- Attack on Tichla: Part of Western Sahara War
| Date | 12 July 1979 |
| Location | Tichla, Western Sahara |
| Result | Polisario Front victory |
| Territorial changes | Polisario Front forces capture Tichla |

Belligerents
- Sahrawi Arab Democratic Republic Polisario Front; ;: Mauritania

Commanders and leaders
- Mohamed Abdelaziz: Mohamed Mahmoud Ould Louly

Strength
- Unknown: Unknown

Casualties and losses
- Unknown: 90–150 killed 73 captured

= Attack on Tichla (1979) =

1979 battle

The Attack on Tichla took place on July 12, 1979, in the town of Tichla, in Western Sahara. It marked the final engagement between Mauritania and Polisario before the peace treaty in Algiers and Mauritania's withdrawal from the Western Sahara War.

== Background ==
On 10 July 1978, facing a severe economic crisis due to the cost of the war, the regime of Moktar Ould Daddah was overthrown by Colonel Moustapha Ould Mohamed Saleck and his National Recovery Military Committee (CMRN), later renamed the National Salvation Military Committee (CMSN). Immediately after this coup d'état, the Polisario declared a unilateral ceasefire, assuming that Mauritania intended to peacefully withdraw from the conflict. However, mindful of maintaining his country's alliance with Morocco, negotiations between Mauritania and the Polisario stalled. Meanwhile, Mohamed Mahmoud Ould Louly overthrew Moustapha Ould Mohamed Saleck's government. The attack occurs on the eve of the Organization of African Unity conference in Monrovia, where a resolution regarding the Western Sahara war is expected to emerge.

== Battle ==
On 12 July 1979, the Polisario broke the ceasefire and captured the town of Tichla, causing heavy casualties among the Mauritanian garrison.

== Aftermath ==
Following this attack, Mauritania threatened to seek assistance from France and Morocco in the face of potential further attacks. The Polisario Front declared that any Mauritanian retaliation would prompt them to launch new attacks, extending beyond Tichla into undisputed Mauritanian territory. Alarmed by the prospect of continuing the war, Mauritania, nonetheless, signed a positive vote on the referendum requested by the Polisario and endorsed by the heads of state of the Organisation of African Unity. On July 29, 1979, the Prime Minister of the Sahrawi Arab Democratic Republic (SADR), Mohamed Lamine Ould Ahmed, announces the release of the 73 Mauritanian soldiers captured during the attack. This response came following a request made on behalf of the ad hoc committee of the Organization of African Unity on Western Sahara by the heads of state of Mali and Nigeria. The release followed that of the Mauritanian prefect of Tichla, Abdoullahi Ould Mokhtar Ould Kabd, who was also captured during the attack.
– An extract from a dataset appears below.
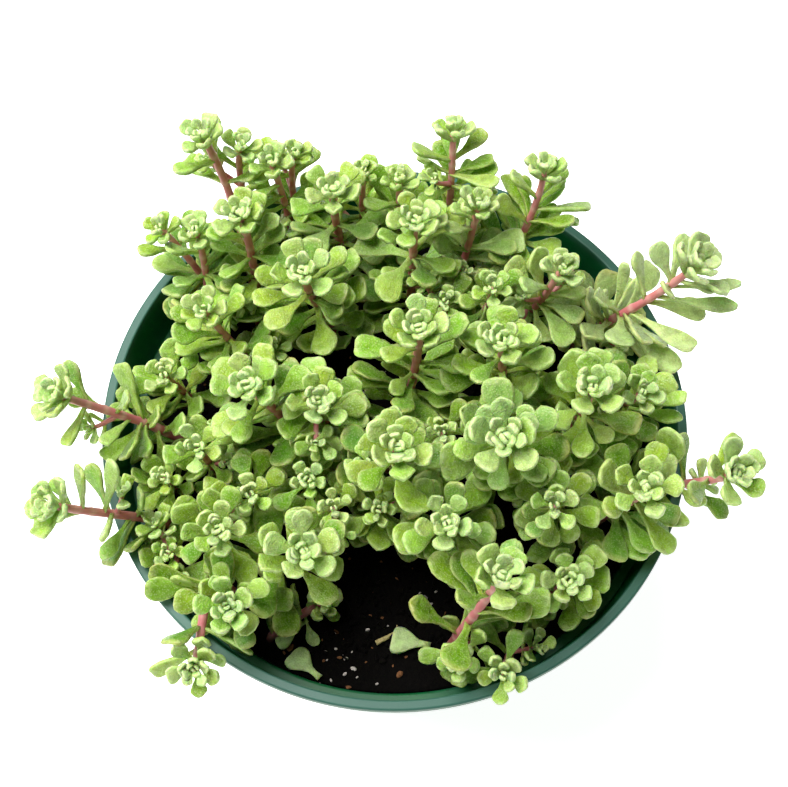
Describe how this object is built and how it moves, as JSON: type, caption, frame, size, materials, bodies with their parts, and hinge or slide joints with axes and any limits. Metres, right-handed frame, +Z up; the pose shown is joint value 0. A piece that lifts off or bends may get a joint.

Following the announcement of the release of the Mauritanian soldiers, Mohamed Khouna Ould Haidalla, the Mauritanian Prime Minister, declared that his country has chosen to definitively withdraw from this "fratricidal and unjust war," emphasizing that Mauritania has no territorial claims over Western Sahara. On August 5, 1979, Mauritanian President Mohamed Mahmoud Ould Louly signs a peace treaty in Algiers, officially confirming the withdrawal of Mauritanian troops from the Río de Oro region, which is immediately annexed by the Moroccan army.